• WHAT YOU HAVE TO DO: Repeat, exactly as written, every line from the one holding "slab(0, pad_t) pad_2d(0);" through the one holding "cad_parts[node].hide_render = cad_parts[node].hide_viewport". Leave out all other lines.

• GIVEN DATA:
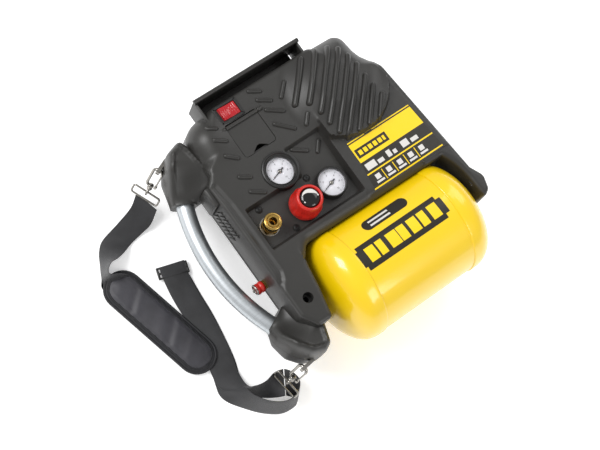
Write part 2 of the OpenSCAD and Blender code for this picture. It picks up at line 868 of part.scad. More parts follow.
module drain_valve_body() {
    color("#c8a24a") on_barrel(drain_x, 180 - drain_tilt) translate([0, 0, tank_r + boss_h])
        difference() {
            cylinder(h = 8, d = 19, $fn = 6);
            translate([0, 0, -1]) cylinder(h = 10, r = 3 + run_fit);
        }
}

module drain_valve_knob() {
    color("#c8a24a") on_barrel(drain_x, 180 - drain_tilt)
        translate([0, 0, tank_r + boss_h + 1]) {
            cylinder(h = 8, r = 3);
            translate([0, 0, 7 + face_fit]) cylinder(h = 5, d = 16);
        }
}

module pressure_switch() {
    color("#2a2a2a") box(-140, -100, 30, 60, 40, 72);
}

// Hose from the tank's outlet port to the manifold
module manifold_hose() {
    color("#1e1e1e") difference() {
        on_barrel(port_x, port_tilt) translate([0, 0, tank_r + boss_h])
            ring(2 * hose_r, hose_r, 2 * boss_d);
        box(port_x - 20, port_x + 20, -face_fit, 60, part_z, front_z);
    }
}

// ---- Motor and pump ----

module motor_stator() {
    color("#8f9194") at_x([stator_x, motor_y, motor_z]) difference() {
        cylinder(h = stator_l, d = stator_d);
        translate([0, 0, -1]) cylinder(h = stator_l + 2, d = shaft_d + 12);
    }
}

module motor_cradle() {
    color("#5a5c5e") difference() {
        box(stator_x + 4, stator_x + stator_l - 4, motor_y - 34, motor_y + 34, wall, motor_z - 20);
        at_x([stator_x - 1, motor_y, motor_z])
            cylinder(h = stator_l + 2, d = stator_d + 2 * face_fit);
    }
}

module motor_shaft() {
    color("#b9b9b5") {
        at_x([fan_x - 4, motor_y, motor_z]) cylinder(h = case_x + case_w - fan_x, r = shaft_r);
        at_x([stator_x + 4, motor_y, motor_z]) cylinder(h = stator_l - 8, r = shaft_r + 5);
    }
}

module cooling_fan() {
    color("#2a2a2a") at_x([fan_x, motor_y, motor_z]) difference() {
        union() {
            cylinder(h = fan_w, r = 16);
            for (i = [0:8]) rotate([0, 0, 40 * i]) translate([14, -1, 1]) rotate([0, 0, 8])
                cube([fan_d / 2 - 15, 2, fan_w - 2]);
        }
        translate([0, 0, -1]) cylinder(h = fan_w + 2, r = shaft_r + press_fit);
    }
}

module crankcase() {
    z0 = motor_z - case_h / 2;
    z1 = motor_z + case_h / 2;
    color("#a5a8aa") difference() {
        box(case_x, case_x + case_w, motor_y - case_h / 2, motor_y + case_h / 2, z0, z1);
        box(case_x + 9, case_x + case_w - 9, motor_y - case_h / 2 - 1, motor_y + case_h / 2 - 5,
            z0 + 5, z1 - 5);
        at_x([case_x - 1, motor_y, motor_z]) cylinder(h = case_w + 2, r = shaft_r + 3);
        at_x([case_x - 1, motor_y, motor_z]) cylinder(h = bearing_w + 1, d = bearing_d);
    }
}

module shaft_bearings() {
    color("#b9b9b5") at_x([case_x, motor_y, motor_z])
        ring(bearing_d, shaft_d + 2 * run_fit, bearing_w);
}

// Drawn with its pin at the middle of the stroke
module eccentric() {
    color("#8a8c8e") at_x([pump_x - 11, motor_y, motor_z]) difference() {
        union() {
            cylinder(h = 6, r = ecc_r + throw + 1.5);
            translate([throw, 0, 5]) cylinder(h = 15, r = ecc_r);
        }
        translate([0, 0, -1]) cylinder(h = 30, r = shaft_r + press_fit);
    }
}

// Rod and piston in one; the big end clears the whole sweep of the eccentric
module piston_rod() {
    big_r = throw + ecc_r + 1;
    color("#c4c6c8") {
        difference() {
            union() {
                at_x([pump_x - 4, motor_y, motor_z]) cylinder(h = 10, r = big_r + 5);
                box(pump_x - 4, pump_x + 6, cyl_y0 + 14, motor_y - big_r - 2, motor_z - 6,
                    motor_z + 6);
            }
            at_x([pump_x - 5, motor_y, motor_z]) cylinder(h = 12, r = big_r);
        }
        at_y([pump_x + 1, cyl_y0 + 8, motor_z]) cylinder(h = 8, r = cyl_bore / 2 - run_fit);
    }
}

module pump_cylinder() {
    color("#b0b3b5") difference() {
        union() {
            at_y([pump_x + 1, cyl_y0, motor_z]) cylinder(h = cyl_y1 - cyl_y0, d = cyl_d - 6);
            for (i = [0:5]) at_y([pump_x + 1, cyl_y0 + 6 * i + 2, motor_z])
                cylinder(h = 2, d = cyl_d);
        }
        at_y([pump_x + 1, cyl_y0 - 1, motor_z]) cylinder(h = 99, d = cyl_bore);
    }
}

module cylinder_head() {
    color("#a5a8aa") difference() {
        box(pump_x + 1 - cyl_d / 2, pump_x + 1 + cyl_d / 2, cyl_y0 - head_h, cyl_y0,
            motor_z - cyl_d / 2, max(motor_z + cyl_d / 2, part_z + pipe_d / 2 + 4));
        at_y([valve_x, cyl_y0 - head_h - 1, part_z]) cylinder(h = 7, d = pipe_d);
    }
}

module air_filter() {
    color("#2a2a2a") at_y([pump_x + 18, cyl_y0 - head_h - 14, motor_z - 14])
        cylinder(h = 14, d = 22);
}

module delivery_pipe() {
    color("#b87333") at_y([valve_x, valve_y + valve_l, part_z])
        ring(pipe_d, pipe_d - 3, cyl_y0 - head_h - valve_y - valve_l + 6);
}

module check_valve() {
    color("#c8a24a") at_y([valve_x, valve_y, part_z]) difference() {
        cylinder(h = valve_l, d = 22, $fn = 6);
        translate([0, 0, -1]) cylinder(h = valve_l + 2, d = 8);
    }
}

module cable_gland() {
    color("#262625") at_y([gland_at[0], top_y - 8, gland_at[1]]) difference() {
        union() {
            cylinder(h = 14, r = gland_r);
            translate([0, 0, 8 + face_fit]) cylinder(h = 8, d = 22, $fn = 6);
            cylinder(h = 8 - wall - face_fit, d = 22);
        }
        translate([0, 0, -1]) cylinder(h = 30, d = 8);
    }
}

// ---- Shoulder strap ----

module at_hook(p, tilt, turn) {
    translate([p[0], p[1], part_z]) rotate([0, tilt, turn]) children();
}
module up_hook() { at_hook(anchor_up, hook_up_tilt, anchor_up_turn) children(); }
module low_hook() { at_hook(anchor_low, hook_low_tilt, anchor_low_turn) children(); }

// Snap hook: its loop passes through the anchor, its eye carries the webbing ring
module hook() {
    translate([loop_r, 0, 0]) rotate([0, 0, 90]) rotate_extrude(angle = 180)
        translate([loop_r, 0]) circle(wire_r, $fn = 24);
    at_x([loop_r - eps, -loop_r, 0]) cylinder(h = gate_l + 1, r = wire_r);
    box(loop_r + gate_l, loop_r + gate_l + hook_base, -loop_r - 2, loop_r - 4, -2.5, 2.5);
    at_x([loop_r + gate_l + hook_base - eps, 0, 0]) cylinder(h = swivel_l, r = swivel_r);
    translate([loop_r + gate_l + 10 + eye_r, 0, 0]) rotate([90, 0, 0]) rotate_extrude()
        translate([eye_r, 0]) circle(wire_r, $fn = 24);
}
module hook_upper() { color("#c0c0bc") up_hook() hook(); }
module hook_lower() { color("#c0c0bc") low_hook() hook(); }

// Sprung gate with the barrel of its pivot
module gate() {
    at_x([loop_r + 0.4, loop_r, 0]) cylinder(h = gate_l, r = wire_r - 0.3);
    translate([loop_r + gate_l + gate_pivot_r, loop_r, 0])
        cylinder(h = 5, r = gate_pivot_r, center = true);
}
module gate_upper() { color("#c0c0bc") up_hook() gate(); }
module gate_lower() { color("#c0c0bc") low_hook() gate(); }

// Rectangular wire ring that the webbing is sewn round
module webbing_ring() {
    x0 = loop_r + gate_l + 10 + 2 * eye_r - wire_r - 1.6;
    half_w = web_w / 2 + 3;
    for (x = [x0, x0 + ring_l]) at_y([x, -half_w, 0]) cylinder(h = 2 * half_w, r = ring_wire_r);
    for (y = [-half_w, half_w]) {
        at_x([x0, y, 0]) cylinder(h = ring_l, r = ring_wire_r);
        for (x = [x0, x0 + ring_l]) translate([x, y, 0]) cube(2 * wire_r, center = true);
    }
}
module webbing_rings() {
    color("#c0c0bc") {
        up_hook() webbing_ring();
        low_hook() webbing_ring();
    }
}

// A flat band of webbing along a middle line
module band(points) {
    for (i = [0:len(points) - 2]) {
        d = points[i + 1] - points[i];
        translate(points[i]) rotate(atan2(d[1], d[0])) translate([0, -web_w / 2])
            square([norm(d), web_w]);
        if (i > 0) translate(points[i]) circle(web_w / 2 + 0.3);
    }
}

module ramp(p, q, z) {
    d = q - p;
    hull() for (e = [[p, 0], [q, z]]) translate([e[0][0], e[0][1], e[1]])
        rotate([0, 0, atan2(d[1], d[0])]) translate([-1, -web_w / 2, 0]) cube([2, web_w, web_t]);
}

module pad_2d(g) {
    translate(pad_at) rotate(pad_turn) {
        square([pad_l - pad_w, pad_w + 2 * g], center = true);
        for (s = [-1, 1]) translate([s * (pad_l - pad_w) / 2, 0]) circle(d = pad_w + 2 * g);
    }
}

module strap_webbing() {
    color("#1d1d1f") {
        slab(0, web_t) difference() {
            union() {
                band(web_upper);
                band(web_lower);
            }
            pad_2d(0.3);
        }
        slab(web_t + 0.3, 2 * web_t + 0.3) difference() {
            band(web_tail);
            pad_2d(0.3);
        }
        ramp(web_upper[0], web_rise, web_rise_h);
    }
}

module strap_slider() {
    color("#1d1d1f") translate([web_tail[0][0], web_tail[0][1] - 16, 2 * web_t + 0.6])
        rotate([0, 0, -4]) difference() {
            translate([-web_w / 2 - 4, -9, 0]) cube([web_w + 8, 18, 4]);
            for (y = [-6, 1.5]) translate([-web_w / 2, y, -1]) cube([web_w, 4.5, 6]);
        }
}

module shoulder_pad() { color("#2c2c30") slab(0, pad_t) pad_2d(0); }

front_shell();
rear_shell();
cord_wrap();
tank_barrel();
tank_ends();
tank_bosses();
tank_brackets();
handle_tube();
strap_anchors();
rubber_feet();
shell_screws();
panel_screws();
switch_housing();
switch_rocker();
door();
door_pin();
accessory_tray();
tank_gauge_case();
tank_gauge_dial();
tank_gauge_needle();
tank_gauge_lens();
outlet_gauge_case();
outlet_gauge_dial();
outlet_gauge_needle();
outlet_gauge_lens();
manifold();
regulator_nut();
regulator_knob();
knob_cap();
coupler_body();
coupler_sleeve();
safety_valve_body();
safety_valve_cap();
safety_valve_ring();
drain_valve_body();
drain_valve_knob();
pressure_switch();
manifold_hose();
motor_stator();
motor_cradle();
motor_shaft();
cooling_fan();
crankcase();
shaft_bearings();
eccentric();
piston_rod();
pump_cylinder();
cylinder_head();
air_filter();
delivery_pipe();
check_valve();
cable_gland();
hook_upper();
hook_lower();
gate_upper();
gate_lower();
webbing_rings();
strap_webbing();
strap_slider();
shoulder_pad();
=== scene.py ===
# %% [markdown]
# # A portable air compressor
# The machine lies on its back on a pale floor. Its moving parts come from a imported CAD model,
# which stays fixed. Round it this lesson builds the surfaces that catch the eye: the softly
# moulded housing, the enamelled tank, the brushed handle, the brass fittings and the strap.

# %% Load the frame
import json
import math

import bmesh
import bpy
import numpy as np
from mathutils import Matrix, Vector, geometry


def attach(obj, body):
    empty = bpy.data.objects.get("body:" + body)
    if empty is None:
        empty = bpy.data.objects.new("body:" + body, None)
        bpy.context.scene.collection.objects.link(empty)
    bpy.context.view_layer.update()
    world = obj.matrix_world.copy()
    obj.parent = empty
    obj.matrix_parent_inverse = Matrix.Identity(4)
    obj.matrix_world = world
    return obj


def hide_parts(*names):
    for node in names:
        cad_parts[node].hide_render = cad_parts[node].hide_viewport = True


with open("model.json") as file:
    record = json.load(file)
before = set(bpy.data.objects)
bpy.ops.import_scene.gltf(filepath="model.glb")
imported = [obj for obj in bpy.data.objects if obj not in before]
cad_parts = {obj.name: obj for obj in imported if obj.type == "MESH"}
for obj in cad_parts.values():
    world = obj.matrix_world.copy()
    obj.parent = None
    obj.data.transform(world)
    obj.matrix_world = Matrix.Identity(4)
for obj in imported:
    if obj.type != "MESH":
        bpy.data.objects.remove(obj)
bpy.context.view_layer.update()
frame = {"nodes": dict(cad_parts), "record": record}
MM = 0.001
ROOT = "compressor"
scene = bpy.context.scene

# %% [markdown]
# ## Camera
# A long lens far above the machine keeps its edges nearly parallel, as a catalogue studio does.
# The camera is set by the direction it looks in and the direction that is up in the picture.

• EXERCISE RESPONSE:
module shoulder_pad() { color("#2c2c30") slab(0, pad_t) pad_2d(0); }

front_shell();
rear_shell();
cord_wrap();
tank_barrel();
tank_ends();
tank_bosses();
tank_brackets();
handle_tube();
strap_anchors();
rubber_feet();
shell_screws();
panel_screws();
switch_housing();
switch_rocker();
door();
door_pin();
accessory_tray();
tank_gauge_case();
tank_gauge_dial();
tank_gauge_needle();
tank_gauge_lens();
outlet_gauge_case();
outlet_gauge_dial();
outlet_gauge_needle();
outlet_gauge_lens();
manifold();
regulator_nut();
regulator_knob();
knob_cap();
coupler_body();
coupler_sleeve();
safety_valve_body();
safety_valve_cap();
safety_valve_ring();
drain_valve_body();
drain_valve_knob();
pressure_switch();
manifold_hose();
motor_stator();
motor_cradle();
motor_shaft();
cooling_fan();
crankcase();
shaft_bearings();
eccentric();
piston_rod();
pump_cylinder();
cylinder_head();
air_filter();
delivery_pipe();
check_valve();
cable_gland();
hook_upper();
hook_lower();
gate_upper();
gate_lower();
webbing_rings();
strap_webbing();
strap_slider();
shoulder_pad();
=== scene.py ===
# %% [markdown]
# # A portable air compressor
# The machine lies on its back on a pale floor. Its moving parts come from a imported CAD model,
# which stays fixed. Round it this lesson builds the surfaces that catch the eye: the softly
# moulded housing, the enamelled tank, the brushed handle, the brass fittings and the strap.

# %% Load the frame
import json
import math

import bmesh
import bpy
import numpy as np
from mathutils import Matrix, Vector, geometry


def attach(obj, body):
    empty = bpy.data.objects.get("body:" + body)
    if empty is None:
        empty = bpy.data.objects.new("body:" + body, None)
        bpy.context.scene.collection.objects.link(empty)
    bpy.context.view_layer.update()
    world = obj.matrix_world.copy()
    obj.parent = empty
    obj.matrix_parent_inverse = Matrix.Identity(4)
    obj.matrix_world = world
    return obj


def hide_parts(*names):
    for node in names:
        cad_parts[node].hide_render = cad_parts[node].hide_viewport = True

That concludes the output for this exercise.